Leveson LJ concluded: "In my judgment, therefore, the legislation does visualise the possibility that a solicitor might fund disbursements and, in that event, it would not be right to conclude that such a solicitor was 'the real party' or even 'a real party' to the litigation.

"That much is also clear from the fact that solicitors are entitled to act on a normal fee or conditional fee for an impecunious client whom they know or suspect will not be able to pay own (or other side's costs) if unsuccessful."

Lord Justice Leveson said he agreed with the principle advanced by the Law Society and counsel for Flatman that "payment of disbursements, without more, does not incur any potential liability to an adverse costs order".

However, on the issue of disclosure, he said that although the basis on which the trial judge, Mr Justice Eady, ordered disclosure was not justified in law, the evidence which had emerged did justify it and the order had been complied with. He dismissed both Flatman's appeals on the discovery issue.

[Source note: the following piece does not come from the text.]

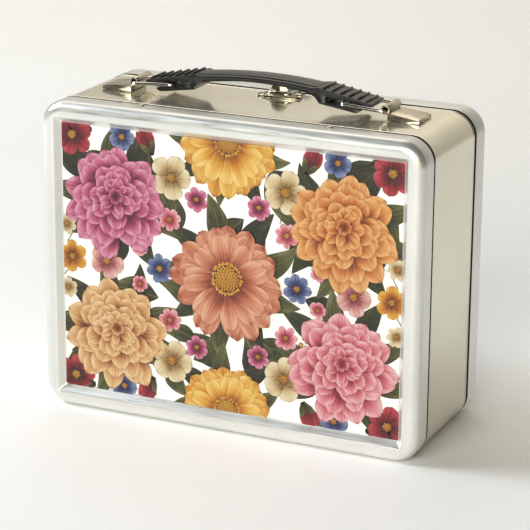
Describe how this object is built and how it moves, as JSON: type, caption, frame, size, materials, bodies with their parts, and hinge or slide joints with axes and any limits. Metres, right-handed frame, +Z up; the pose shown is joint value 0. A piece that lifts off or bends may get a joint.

Lucy Scott-Moncrieff, president of the Law Society, said the type of fee arrangements which featured in the case "assist access to justice for litigants who cannot afford to bring the litigation themselves, often in the field of housing law, personal injury and trade union cases and are particularly important in a climate where so many cuts have been made to public funding."

She went on: "Measures like this have been adopted by solicitors to facilitate access to justice and they would be acting under such circumstances only where they viewed the claim as being likely to succeed.

"The significance of the case is that it enables solicitors to address problems that their clients face in funding meritorious claims."